The most effective programs measure success beyond go-live. They track inventory accuracy, close duration, approval cycle time, purchase order compliance, return reconciliation speed, reporting latency, and margin visibility. These are operating model outcomes, not just implementation milestones.
How to evaluate ROI from connected retail ERP operations
Retail ERP ROI should be assessed across efficiency, control, agility, and growth enablement. Cost savings from reduced manual work and system consolidation matter, but they are only part of the value case. Better inventory deployment, faster close, stronger purchasing discipline, improved fulfillment coordination, and more accurate margin insight often produce larger enterprise impact.
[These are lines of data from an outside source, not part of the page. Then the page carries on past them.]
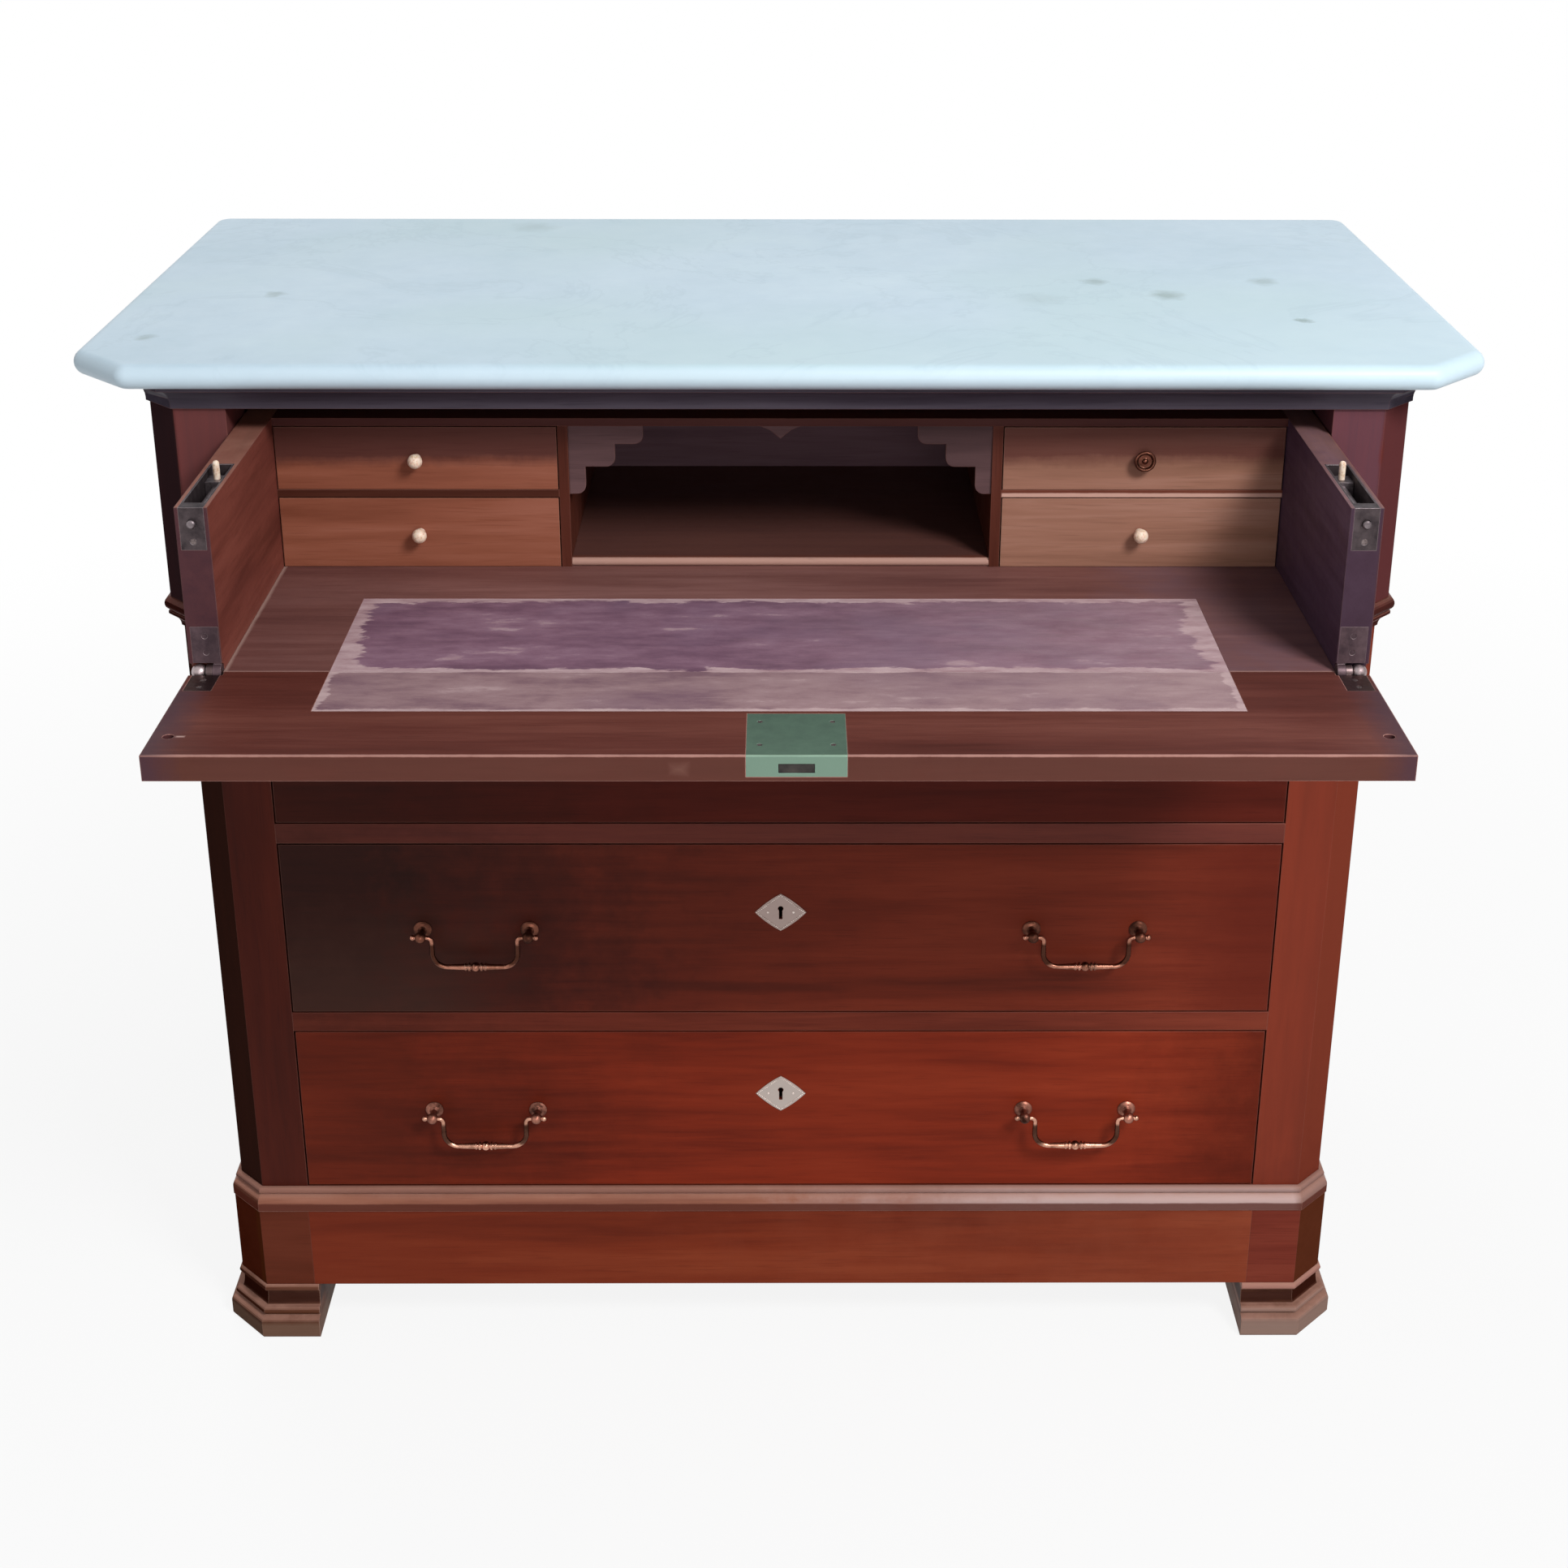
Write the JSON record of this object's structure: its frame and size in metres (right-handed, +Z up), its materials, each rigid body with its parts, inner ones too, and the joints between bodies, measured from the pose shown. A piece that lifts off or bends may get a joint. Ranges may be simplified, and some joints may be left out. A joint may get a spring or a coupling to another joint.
{
  "type": "secretary chest",
  "caption": "Mahogany chest of long drawers with a marble top, whose upper drawer pulls out and lets its front fall to make a leather-lined writing desk with small drawers.",
  "frame": {"origin": "on the floor under the middle of the piece with its writing drawer open", "axes": "+X across the front to the viewer's right, +Y to the back, +Z up"},
  "size_m": [1.209, 0.931, 1.004],
  "materials": {
    "mahogany": "french polish",
    "inner_mahogany": "satin",
    "plain_wood": "unfinished",
    "marble": "polished",
    "leather": "worn",
    "brass": "aged",
    "steel": "aged",
    "bone": "polished"
  },
  "bodies": {
    "carcass": {"marble_top": "marble", "top_moulding": "mahogany", "top_frame": "plain_wood", "side_panels": "mahogany", "back_panel": "plain_wood", "front_posts": "mahogany", "drawer_rails": "mahogany", "waist_moulding": "mahogany", "drawer_runners": "plain_wood", "bottom_board": "plain_wood", "plinth_panels": "mahogany", "plinth_blocks": "mahogany", "plinth_moulding": "mahogany", "feet_front": "mahogany", "feet_back": "mahogany"},
    "secretary": {"secretary_side_left": "mahogany", "secretary_side_right": "mahogany", "secretary_floor": "inner_mahogany", "secretary_back": "plain_wood", "writing_leather": "leather", "gallery_partitions": "inner_mahogany", "gallery_shelves": "inner_mahogany", "pigeonhole_valance": "inner_mahogany", "catch_cases": "steel", "hinge_leaves": "brass"},
    "fall": {"fall_panel": "mahogany", "fall_leather": "leather", "fall_lock": "brass", "fall_hinges": "brass"},
    "fall_bolt": {"fall_lock_bolt": "steel"},
    "catch_left": {"catch_bolt_left": "steel", "catch_button_left": "bone"},
    "catch_right": {"catch_bolt_right": "steel", "catch_button_right": "bone"},
    "small_lower_left": {"small_drawer_lower_left": "inner_mahogany", "small_knob_lower_left": "bone"},
    "small_lower_right": {"small_drawer_lower_right": "inner_mahogany", "small_knob_lower_right": "bone"},
    "small_upper_left": {"small_drawer_upper_left": "inner_mahogany", "small_knob_upper_left": "bone"},
    "small_upper_right": {"small_drawer_upper_right": "inner_mahogany", "small_knob_upper_right": "brass"},
    "lower_drawer": {"lower_drawer_front": "mahogany", "lower_drawer_box": "plain_wood", "lower_drawer_brass": "brass"},
    "lower_drawer_bolt": {"lower_drawer_lock_bolt": "steel"},
    "lower_drawer_bail_left": {"lower_drawer_bail_left": "brass"},
    "lower_drawer_bail_right": {"lower_drawer_bail_right": "brass"},
    "middle_drawer": {"middle_drawer_front": "mahogany", "middle_drawer_box": "plain_wood", "middle_drawer_brass": "brass"},
    "middle_drawer_bolt": {"middle_drawer_lock_bolt": "steel"},
    "middle_drawer_bail_left": {"middle_drawer_bail_left": "brass"},
    "middle_drawer_bail_right": {"middle_drawer_bail_right": "brass"},
    "upper_drawer": {"upper_drawer_front": "mahogany", "upper_drawer_box": "plain_wood", "upper_drawer_brass": "brass"},
    "upper_drawer_bolt": {"upper_drawer_lock_bolt": "steel"},
    "upper_drawer_bail_left": {"upper_drawer_bail_left": "brass"},
    "upper_drawer_bail_right": {"upper_drawer_bail_right": "brass"}
  },
  "joints": [
    {"name": "secretary_slide", "type": "slide", "parent": "carcass", "child": "secretary", "axis": [0, -1, 0], "range_m": [-0.218, 0]},
    {"name": "fall_hinge", "type": "hinge", "parent": "secretary", "child": "fall", "pos_m": [0, -0.306, 0.799], "axis": [-1, 0, 0], "range_deg": [0, 90]},
    {"name": "fall_bolt_slide", "type": "slide", "parent": "fall", "child": "fall_bolt", "axis": [0, -1, 0], "range_m": [0, 0.008]},
    {"name": "catch_slide_left", "type": "slide", "parent": "secretary", "child": "catch_left", "axis": [0, 1, 0], "range_m": [0, 0.006], "stiffness_N_per_m": 300, "springref_m": -0.004},
    {"name": "catch_slide_right", "type": "slide", "parent": "secretary", "child": "catch_right", "axis": [0, 1, 0], "range_m": [0, 0.006], "stiffness_N_per_m": 300, "springref_m": -0.004},
    {"name": "small_lower_left_slide", "type": "slide", "parent": "secretary", "child": "small_lower_left", "axis": [0, -1, 0], "range_m": [0, 0.18]},
    {"name": "small_lower_right_slide", "type": "slide", "parent": "secretary", "child": "small_lower_right", "axis": [0, -1, 0], "range_m": [0, 0.18]},
    {"name": "small_upper_left_slide", "type": "slide", "parent": "secretary", "child": "small_upper_left", "axis": [0, -1, 0], "range_m": [0, 0.18]},
    {"name": "small_upper_right_slide", "type": "slide", "parent": "secretary", "child": "small_upper_right", "axis": [0, -1, 0], "range_m": [0, 0.18]},
    {"name": "lower_drawer_slide", "type": "slide", "parent": "carcass", "child": "lower_drawer", "axis": [0, -1, 0], "range_m": [0, 0.38]},
    {"name": "lower_drawer_bolt_slide", "type": "slide", "parent": "lower_drawer", "child": "lower_drawer_bolt", "axis": [0, 0, 1], "range_m": [0, 0.008]},
    {"name": "lower_drawer_bail_left_hinge", "type": "hinge", "parent": "lower_drawer", "child": "lower_drawer_bail_left", "pos_m": [-0.285, -0.1185, 0.254], "axis": [-1, 0, 0], "range_deg": [-18, 80]},
    {"name": "lower_drawer_bail_right_hinge", "type": "hinge", "parent": "lower_drawer", "child": "lower_drawer_bail_right", "pos_m": [0.285, -0.1185, 0.254], "axis": [-1, 0, 0], "range_deg": [-18, 80]},
    {"name": "middle_drawer_slide", "type": "slide", "parent": "carcass", "child": "middle_drawer", "axis": [0, -1, 0], "range_m": [0, 0.38]},
    {"name": "middle_drawer_bolt_slide", "type": "slide", "parent": "middle_drawer", "child": "middle_drawer_bolt", "axis": [0, 0, 1], "range_m": [0, 0.008]},
    {"name": "middle_drawer_bail_left_hinge", "type": "hinge", "parent": "middle_drawer", "child": "middle_drawer_bail_left", "pos_m": [-0.285, -0.1185, 0.452], "axis": [-1, 0, 0], "range_deg": [-18, 80]},
    {"name": "middle_drawer_bail_right_hinge", "type": "hinge", "parent": "middle_drawer", "child": "middle_drawer_bail_right", "pos_m": [0.285, -0.1185, 0.452], "axis": [-1, 0, 0], "range_deg": [-18, 80]},
    {"name": "upper_drawer_slide", "type": "slide", "parent": "carcass", "child": "upper_drawer", "axis": [0, -1, 0], "range_m": [0, 0.38]},
    {"name": "upper_drawer_bolt_slide", "type": "slide", "parent": "upper_drawer", "child": "upper_drawer_bolt", "axis": [0, 0, 1], "range_m": [0, 0.008]},
    {"name": "upper_drawer_bail_left_hinge", "type": "hinge", "parent": "upper_drawer", "child": "upper_drawer_bail_left", "pos_m": [-0.285, -0.1185, 0.653], "axis": [-1, 0, 0], "range_deg": [-18, 80]},
    {"name": "upper_drawer_bail_right_hinge", "type": "hinge", "parent": "upper_drawer", "child": "upper_drawer_bail_right", "pos_m": [0.285, -0.1185, 0.653], "axis": [-1, 0, 0], "range_deg": [-18, 80]}
  ]
}
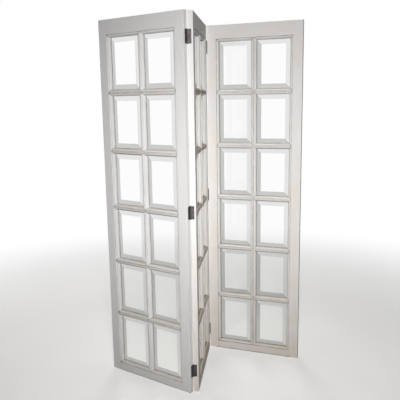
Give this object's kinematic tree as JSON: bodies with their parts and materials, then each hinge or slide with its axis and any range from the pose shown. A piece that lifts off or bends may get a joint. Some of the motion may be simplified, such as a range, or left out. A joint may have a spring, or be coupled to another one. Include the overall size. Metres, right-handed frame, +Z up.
{
  "type": "glass folding screen",
  "caption": "Zigzag folding room screen of glazed wooden panels, each with a grid of bevelled panes in moulded glazing bars, joined edge to edge by butt hinges.",
  "frame": {"origin": "on the floor, in the middle of the space that the screen takes up at rest", "axes": "+Z up. The moulded front of the outer panels faces -Y, and +X runs from the left panel to the right panel."},
  "size_m": [1.0288, 0.5534, 1.83],
  "materials": {
    "painted_wood": "off-white paint, antiqued with a grey-brown glaze in the grooves and worn at the edges",
    "clear_glass": "clear and polished, bevelled round the edge",
    "dark_metal": "dark bronze, satin"
  },
  "bodies": {
    "left_panel": {"left_panel_left_stile": "painted_wood", "left_panel_right_stile": "painted_wood", "left_panel_top_rail": "painted_wood", "left_panel_bottom_rail": "painted_wood", "left_panel_upright_bar": "painted_wood", "left_panel_cross_bar_1": "painted_wood", "left_panel_cross_bar_2": "painted_wood", "left_panel_cross_bar_3": "painted_wood", "left_panel_cross_bar_4": "painted_wood", "left_panel_cross_bar_5": "painted_wood", "left_panel_panes": "clear_glass", "left_panel_beads": "painted_wood", "left_panel_screws": "dark_metal", "left_fold_bottom_hinge_left_leaf": "dark_metal", "left_fold_middle_hinge_left_leaf": "dark_metal", "left_fold_top_hinge_left_leaf": "dark_metal"},
    "middle_panel": {"middle_panel_left_stile": "painted_wood", "middle_panel_right_stile": "painted_wood", "middle_panel_top_rail": "painted_wood", "middle_panel_bottom_rail": "painted_wood", "middle_panel_upright_bar": "painted_wood", "middle_panel_cross_bar_1": "painted_wood", "middle_panel_cross_bar_2": "painted_wood", "middle_panel_cross_bar_3": "painted_wood", "middle_panel_cross_bar_4": "painted_wood", "middle_panel_cross_bar_5": "painted_wood", "middle_panel_panes": "clear_glass", "middle_panel_beads": "painted_wood", "middle_panel_screws": "dark_metal", "left_fold_bottom_hinge_right_leaf": "dark_metal", "left_fold_bottom_hinge_pin": "dark_metal", "left_fold_middle_hinge_right_leaf": "dark_metal", "left_fold_middle_hinge_pin": "dark_metal", "left_fold_top_hinge_right_leaf": "dark_metal", "left_fold_top_hinge_pin": "dark_metal", "right_fold_bottom_hinge_left_leaf": "dark_metal", "right_fold_bottom_hinge_pin": "dark_metal", "right_fold_middle_hinge_left_leaf": "dark_metal", "right_fold_middle_hinge_pin": "dark_metal", "right_fold_top_hinge_left_leaf": "dark_metal", "right_fold_top_hinge_pin": "dark_metal"},
    "right_panel": {"right_panel_left_stile": "painted_wood", "right_panel_right_stile": "painted_wood", "right_panel_top_rail": "painted_wood", "right_panel_bottom_rail": "painted_wood", "right_panel_upright_bar": "painted_wood", "right_panel_cross_bar_1": "painted_wood", "right_panel_cross_bar_2": "painted_wood", "right_panel_cross_bar_3": "painted_wood", "right_panel_cross_bar_4": "painted_wood", "right_panel_cross_bar_5": "painted_wood", "right_panel_panes": "clear_glass", "right_panel_beads": "painted_wood", "right_panel_screws": "dark_metal", "right_fold_bottom_hinge_right_leaf": "dark_metal", "right_fold_middle_hinge_right_leaf": "dark_metal", "right_fold_top_hinge_right_leaf": "dark_metal"}
  },
  "joints": [
    {"name": "left_fold", "type": "hinge", "parent": "middle_panel", "child": "left_panel", "pos_m": [-0.07312, -0.25628, 0.915], "axis": [0, 0, 1], "range_deg": [-63.3, 116.7]},
    {"name": "right_fold", "type": "hinge", "parent": "middle_panel", "child": "right_panel", "pos_m": [0.02024, 0.25294, 0.915], "axis": [0, 0, 1], "range_deg": [-77.7, 102.3]}
  ]
}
A retailer with connected operations can reduce stock imbalances, shorten decision cycles, improve supplier accountability, and respond faster to demand shifts. It can also onboard new stores, entities, or channels with less operational disruption because the underlying workflows and governance model are already defined. That is the real economic advantage of ERP as enterprise operating architecture.
Executive recommendations for retail ERP transformation
Start with the target operating model, not the software demo. Define how finance, inventory, procurement, stores, ecommerce, and reporting should work together across the enterprise. Prioritize process harmonization and master data discipline before automating complexity.
Select a cloud ERP architecture that supports composable integration, multi-entity governance, workflow orchestration, and operational visibility. Use AI automation selectively in high-friction workflows where exception handling, prediction, or anomaly detection can improve control and speed.
Most importantly, treat ERP modernization as a business transformation program sponsored jointly by operations, finance, and technology leadership. In retail, connected operations and financial visibility are not separate goals. They are the foundation of scalable, resilient growth.